2018-08-17 07:42:36.946322
No user visible changes
2018-09-07 09:50:15.157821
Simplify daemon/service startup scripts.
Add support for custom splash screen
Optimize running larger direct inference workloads by leveraging the jobs manager.
Expose `studio_plugin` upload option in the help of `squirro_asset` command.
Add support for TF in on centos7/rhel7
2018-09-14 07:06:21.951993
No user visible changes
2018-09-14 07:28:36.040712
No user visible changes
2018-09-21 07:05:08.215956
Fix running the topic service in case Java needed an LD_LIBRARY_PATH.
2018-09-21 07:25:29.025881
No user visible changes
2018-09-28 07:05:31.312589
This change allows to sort on weighted keywords in the following way: sort:weighted_keyword_fieldname.weighted_keyword_field_value[:asc|desc]

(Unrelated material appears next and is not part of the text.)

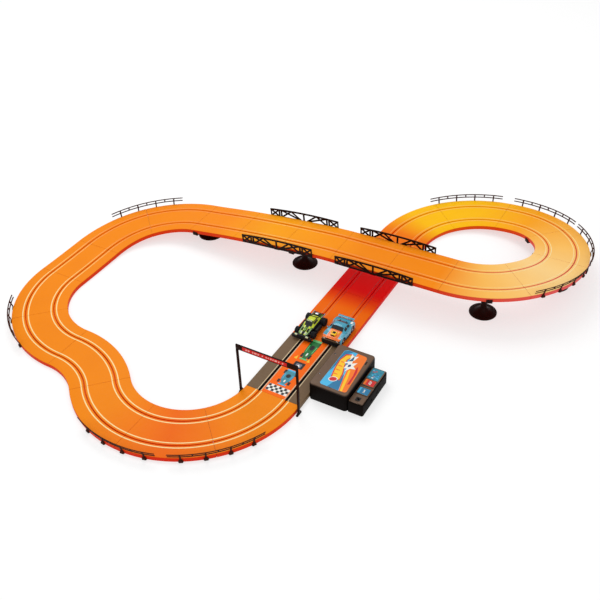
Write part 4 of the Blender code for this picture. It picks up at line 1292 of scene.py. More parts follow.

Configuration option to enable the de-duplication of binary files during ingestion of binary data. Potential drawback being that if two different Squirro items has a reference to the same binary file, deleting one item would end up deleting the binary file for the second item too.
This change allows to use boosting (the ^ char) to be used in the query language.
Allows to arbitrarily transform the user query by a query transformer class. Transformation happens before query templating in the topic API.
Allows to specify the full elasticsearch sort dict to be passed in with the squirro query syntax.
Make content conversion more robust by avoiding intra-step retries.
Do also dedup intra-batch duplicates.
2018-09-28 07:26:34.657753
No user visible changes
2018-10-12 07:07:22.198174
Reduce the number of ingester workers and processors.
Allow upgrades from installations with broken permissions/packages.
Fix topic migration script 024 that was failing in the past weeks.
Adjust Elasticsearch logging to compress log files and delete them if the total log size exceeds 2GB.
Avoid error message about /etc/squirro/selinux/squirro-nginx-log.te on install/upgrade on CentOS/RHEL 6.
Enforce a longer client-side limit for bulk operations. This reduces the amount of batch index operations which time out to a minimum.